Work to do
From the listing below, copy only the lines from the line that contains "for name, region" to the line that contains "depsgraph = bpy.context.evaluated_depsgraph_get()", counting those two lines as part of the copy.
########
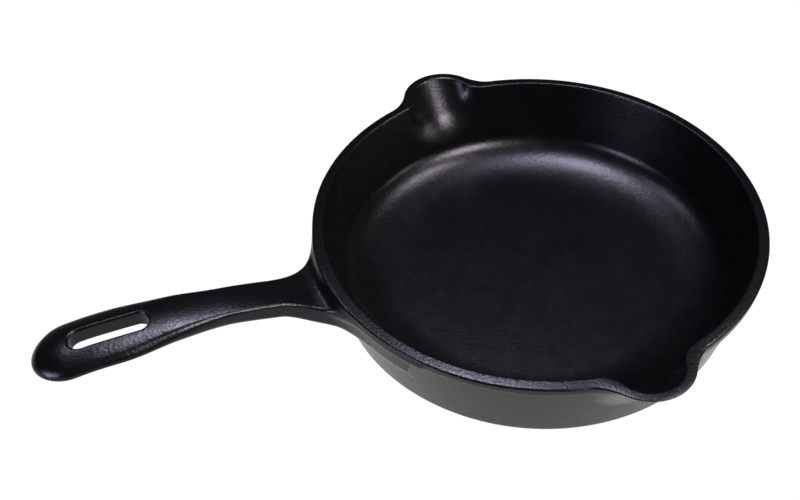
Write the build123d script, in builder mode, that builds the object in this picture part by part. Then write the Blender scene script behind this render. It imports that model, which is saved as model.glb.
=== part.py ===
"""Cast iron skillet, 8 inch class: round pan, two pour spouts, long handle with a hang slot.

Frame: origin at the centre of the flat base, +Z up, handle along -X, spouts on +Y and -Y.
The skillet is one iron casting. It is modelled whole, then divided into its named regions,
which meet face to face.
"""
from build123d import *

import os

# ---- driving dimensions, mm ------------------------------------------------
RIM_R = 102.6                # outside of the band around the rim
PAN_H = 43.0                 # base to rim plane
BASE_R = 91.2                # outside wall carried down to the base plane
WALL_TOP_R = 101.0           # outside wall carried up to the rim plane
BASE_CORNER = 5.0
BAND_H = 5.0
FLOOR_T = 4.0
MOUTH_R = 97.6               # inside edge at the rim plane
FLOOR_RISE = (72.5, 88.4, 9.8)   # the floor turns up at the first radius and meets the wall at the
                                 # second, at this height
FLOOR_BEND = 50.0            # fillet where the floor turns up
WALL_BEND = 12.0             # fillet where it meets the wall

SPOUT_R = 20.0
GROOVE_R = 15.2
SPOUT_LEAN = 1.05            # outward travel of a spout per mm of height
SPOUT_DEPTH = 34.0
GROOVE_DEPTH = 30.0
SPOUT_BLEND = 6.0
GROOVE_BLEND = 5.0
# name, side, and the spout circle's centre at the rim plane: x, distance from the pan axis
SPOUTS = [("pour_spout_left", 1, -4.5, 97.9), ("pour_spout_right", -1, 0.0, 96.3)]

NECK_X = -128.0              # the handle widens from here to its tip
NECK_W = 8.3                 # half widths
GRIP_W = 15.5
TIP_X = -213.2               # centre of the round end
FLARE = 28.0                 # blend between neck and wall, seen from above
ROOT_RING_R = 97.5           # outside wall at the height of the handle root
HANDLE_EDGE = 3.2
SLOT_X = (-207.2, -182.5)    # centres of the hang slot's round ends
SLOT_R = 4.8
SLOT_EDGE = 1.2
HANDLE_START_X = -86.0       # inside the pan wall
# side view of the handle, root to tip and back: (x, height above the rim plane)
HANDLE_TOP = [(HANDLE_START_X, -6.4), (-112, -4.0), (-130, 1.0), (-152, 5.3), (-178, 7.5), (-202, 7.6),
              (-232, 5.4)]
HANDLE_UNDER = [(-232, -3.2), (-202, -0.8), (-178, -1.2), (-152, -3.9), (-130, -8.8), (-112, -14.0),
                (HANDLE_START_X, -15.4)]
# half width of the handle past the neck, seen from above
HANDLE_SWELL = [(NECK_X, NECK_W), (-150, 9.3), (-172, 12.4), (-195, 15.2), (TIP_X, GRIP_W)]

# ---- where the regions meet ------------------------------------------------
FLOOR_SPLIT_R = 62.0         # flat floor inside this radius, curved wall outside it
SPOUT_HALF = 29.0            # half width of the length of rim that holds a spout
SPOUT_FROM_Z = 11.0
ROOT_END_X = -125.0
NECK_END_X = -160.0

FAR = 140.0                  # clears the pan on every side
os.makedirs("parts", exist_ok=True)


def bowl_of_revolution(side, corners):
    """Solid of revolution inside a side profile of (radius, height), with one fillet for each corner."""
    with BuildPart() as bowl:
        with BuildSketch(Plane.XZ) as half:
            with BuildLine():
                Polyline((0, side[0][1]), *side, (0, PAN_H), close=True)
            make_face()
            for (corner_r, corner_z), radius in zip(side, corners):
                fillet(half.vertices().sort_by_distance((corner_r, 0, corner_z))[0], radius)
        revolve(axis=Axis.Z)
    return bowl.part


def leaning_prism(side, spout_x, reach, ring_r, circle_r, blend, depth):
    """The spout circle blended into the rim circle, run up and outwards to the rim plane."""
    foot_y = side * (reach - SPOUT_LEAN * depth)
    with BuildPart() as prism:
        with BuildSketch(Plane.XY.offset(PAN_H - depth)) as outline:
            with Locations((0, foot_y - side * reach)):
                Circle(ring_r)
            with Locations(Location((spout_x, foot_y), -90 * side)):
                Circle(circle_r)
            with Locations((0, foot_y)):
                Rectangle(2 * SPOUT_HALF, 3.4 * circle_r, mode=Mode.INTERSECT)
            for flank in (-1, 1):
                fillet([v for v in outline.vertices() if 0 < flank * (v.X - spout_x) < circle_r], blend)
        extrude(amount=depth * (1 + SPOUT_LEAN**2) ** 0.5, dir=(0, side * SPOUT_LEAN, 1))
    return prism.part


# ---- the handle ------------------------------------------------------------
with BuildPart() as handle:
    with BuildSketch(Plane.XY) as plan:
        with BuildLine():
            shank = Line((HANDLE_START_X, NECK_W), (NECK_X, NECK_W))
            swell = Spline(*HANDLE_SWELL, tangents=[(-1, 0), (-1, 0)])
            mirror(shank, about=Plane.XZ)
            mirror(swell, about=Plane.XZ)
            ThreePointArc((TIP_X, GRIP_W), (TIP_X - GRIP_W, 0), (TIP_X, -GRIP_W))
            Line((HANDLE_START_X, -NECK_W), (HANDLE_START_X, NECK_W))
        make_face()
        Circle(ROOT_RING_R)
        fillet([v for v in plan.vertices() if -RIM_R < v.X < HANDLE_START_X], FLARE)
        with Locations((HANDLE_START_X - FAR, 0)):
            Rectangle(2 * FAR, 2 * FAR, mode=Mode.INTERSECT)
    extrude(amount=2 * PAN_H)
    with BuildSketch(Plane.XZ.offset(-FAR)):
        with BuildLine():
            top = Spline(*[(x, PAN_H + z) for x, z in HANDLE_TOP])
            under = Spline(*[(x, PAN_H + z) for x, z in HANDLE_UNDER])
            Line(top @ 1, under @ 0)
            Line(under @ 1, top @ 0)
        make_face()
    extrude(amount=2 * FAR, mode=Mode.INTERSECT)
    fillet(handle.edges().filter_by(GeomType.BSPLINE), HANDLE_EDGE)
    with BuildSketch(Plane.XY):
        with Locations((sum(SLOT_X) / 2, 0)):
            SlotCenterToCenter(SLOT_X[1] - SLOT_X[0], 2 * SLOT_R)
    extrude(amount=2 * PAN_H, mode=Mode.SUBTRACT)
    slot_mouths = [e for e in handle.edges().filter_by_position(Axis.X, SLOT_X[0] - SLOT_R, SLOT_X[1] + SLOT_R)
                   if abs(e.center().Y) < SLOT_R + 0.1 and e.geom_type != GeomType.LINE]
    fillet(slot_mouths, SLOT_EDGE)

# ---- the whole casting -----------------------------------------------------
with BuildPart() as casting:
    add(bowl_of_revolution([(BASE_R, 0), (WALL_TOP_R, PAN_H)], [BASE_CORNER]))
    with BuildSketch(Plane.XY.offset(PAN_H - BAND_H)):
        Circle(RIM_R)
    extrude(amount=BAND_H)
    for _, side, spout_x, reach in SPOUTS:
        add(leaning_prism(side, spout_x, reach, RIM_R, SPOUT_R, SPOUT_BLEND, SPOUT_DEPTH))
    add(handle.part)
    rise_r, wall_r, wall_z = FLOOR_RISE
    add(bowl_of_revolution([(rise_r, FLOOR_T), (wall_r, wall_z), (MOUTH_R, PAN_H)], [FLOOR_BEND, WALL_BEND]),
        mode=Mode.SUBTRACT)
    for _, side, spout_x, reach in SPOUTS:
        add(leaning_prism(side, spout_x, reach, MOUTH_R, GROOVE_R, GROOVE_BLEND, GROOVE_DEPTH),
            mode=Mode.SUBTRACT)

# ---- the regions of the casting --------------------------------------------
with BuildPart() as spout_zone:
    with BuildSketch(Plane.XY.offset(SPOUT_FROM_Z)):
        for side in (-1, 1):
            with Locations((0, side * (FLOOR_SPLIT_R + FAR / 2))):
                Rectangle(2 * SPOUT_HALF, FAR)
    extrude(amount=FAR)

with BuildPart() as band_zone:
    with BuildSketch(Plane.XY.offset(PAN_H - BAND_H)):
        Circle(RIM_R)
    extrude(amount=BAND_H)

with BuildPart() as pan_zone:
    with BuildSketch(Plane.XY):
        Circle(RIM_R)
        Circle(FLOOR_SPLIT_R, mode=Mode.SUBTRACT)
    extrude(amount=PAN_H)
    add(spout_zone.part, mode=Mode.SUBTRACT)

with BuildPart() as pan_floor:
    add(casting.part)
    with BuildSketch(Plane.XY):
        Circle(FLOOR_SPLIT_R)
    extrude(amount=PAN_H, mode=Mode.INTERSECT)

with BuildPart() as pan_wall:
    add(casting.part)
    add(pan_zone.part, mode=Mode.INTERSECT)
    add(band_zone.part, mode=Mode.SUBTRACT)

regions = {"pan_floor": pan_floor, "pan_wall": pan_wall}

for name, keep in [("rim_handle_side", Keep.BOTTOM), ("rim_front", Keep.TOP)]:
    with BuildPart() as rim_arc:
        add(casting.part)
        add(pan_zone.part, mode=Mode.INTERSECT)
        add(band_zone.part, mode=Mode.INTERSECT)
        split(bisect_by=Plane.YZ, keep=keep)
    regions[name] = rim_arc

for name, side, _, _ in SPOUTS:
    with BuildPart() as pour_spout:
        add(casting.part)
        add(spout_zone.part, mode=Mode.INTERSECT)
        split(bisect_by=Plane.XZ, keep=Keep.BOTTOM if side > 0 else Keep.TOP)
    regions[name] = pour_spout

handle_spans = {
    "handle_root": (ROOT_END_X, 0),
    "handle_neck": (NECK_END_X, ROOT_END_X),
    "handle_grip": (-2 * FAR, NECK_END_X),
}
for name, (low, high) in handle_spans.items():
    with BuildPart() as span:
        add(handle.part)
        with BuildSketch(Plane.XY):
            with Locations(((low + high) / 2, 0)):
                Rectangle(high - low, FAR)
            Circle(RIM_R, mode=Mode.SUBTRACT)
        extrude(amount=2 * PAN_H, mode=Mode.INTERSECT)
    regions[name] = span

for name, region in regions.items():
    region.part.label = name
    export_step(region.part, f"parts/{name}.step")
print("casting volume less its regions:", round(casting.part.volume - sum(r.part.volume for r in regions.values())))
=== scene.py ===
"""Looks of the cast iron skillet: the casting as one smooth surface, cut where its regions meet."""

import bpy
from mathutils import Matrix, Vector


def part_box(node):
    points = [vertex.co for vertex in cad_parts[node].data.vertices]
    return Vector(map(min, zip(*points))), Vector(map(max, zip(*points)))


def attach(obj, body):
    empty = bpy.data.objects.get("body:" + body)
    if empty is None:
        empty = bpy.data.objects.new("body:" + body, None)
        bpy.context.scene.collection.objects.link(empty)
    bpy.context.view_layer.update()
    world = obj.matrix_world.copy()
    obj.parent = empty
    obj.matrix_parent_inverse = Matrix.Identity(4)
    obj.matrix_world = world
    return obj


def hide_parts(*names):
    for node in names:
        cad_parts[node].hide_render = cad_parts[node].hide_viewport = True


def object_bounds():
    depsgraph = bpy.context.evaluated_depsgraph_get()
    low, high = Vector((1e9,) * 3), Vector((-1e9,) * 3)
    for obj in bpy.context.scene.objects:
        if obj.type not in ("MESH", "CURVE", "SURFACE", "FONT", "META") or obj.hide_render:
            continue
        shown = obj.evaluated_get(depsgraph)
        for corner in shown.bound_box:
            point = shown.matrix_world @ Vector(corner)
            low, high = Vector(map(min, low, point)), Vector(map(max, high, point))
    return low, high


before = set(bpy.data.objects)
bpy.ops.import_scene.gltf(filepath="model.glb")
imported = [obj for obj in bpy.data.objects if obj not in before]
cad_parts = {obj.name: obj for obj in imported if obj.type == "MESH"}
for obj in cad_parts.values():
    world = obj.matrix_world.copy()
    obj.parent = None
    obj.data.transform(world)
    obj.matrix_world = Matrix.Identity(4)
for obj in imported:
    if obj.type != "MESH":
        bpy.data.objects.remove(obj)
cad_bounds = [list(corner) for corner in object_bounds()]

import math

import bmesh
import bpy
import numpy as np
from mathutils import Matrix, Vector

MM = 0.001


def cad_mm(node):
    """Lowest and highest corner of a CAD node, in millimetres."""
    low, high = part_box(node)
    return np.array(low) / MM, np.array(high) / MM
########
Reply
for name, region in regions.items():
    region.part.label = name
    export_step(region.part, f"parts/{name}.step")
print("casting volume less its regions:", round(casting.part.volume - sum(r.part.volume for r in regions.values())))
=== scene.py ===
"""Looks of the cast iron skillet: the casting as one smooth surface, cut where its regions meet."""

import bpy
from mathutils import Matrix, Vector


def part_box(node):
    points = [vertex.co for vertex in cad_parts[node].data.vertices]
    return Vector(map(min, zip(*points))), Vector(map(max, zip(*points)))


def attach(obj, body):
    empty = bpy.data.objects.get("body:" + body)
    if empty is None:
        empty = bpy.data.objects.new("body:" + body, None)
        bpy.context.scene.collection.objects.link(empty)
    bpy.context.view_layer.update()
    world = obj.matrix_world.copy()
    obj.parent = empty
    obj.matrix_parent_inverse = Matrix.Identity(4)
    obj.matrix_world = world
    return obj


def hide_parts(*names):
    for node in names:
        cad_parts[node].hide_render = cad_parts[node].hide_viewport = True


def object_bounds():
    depsgraph = bpy.context.evaluated_depsgraph_get()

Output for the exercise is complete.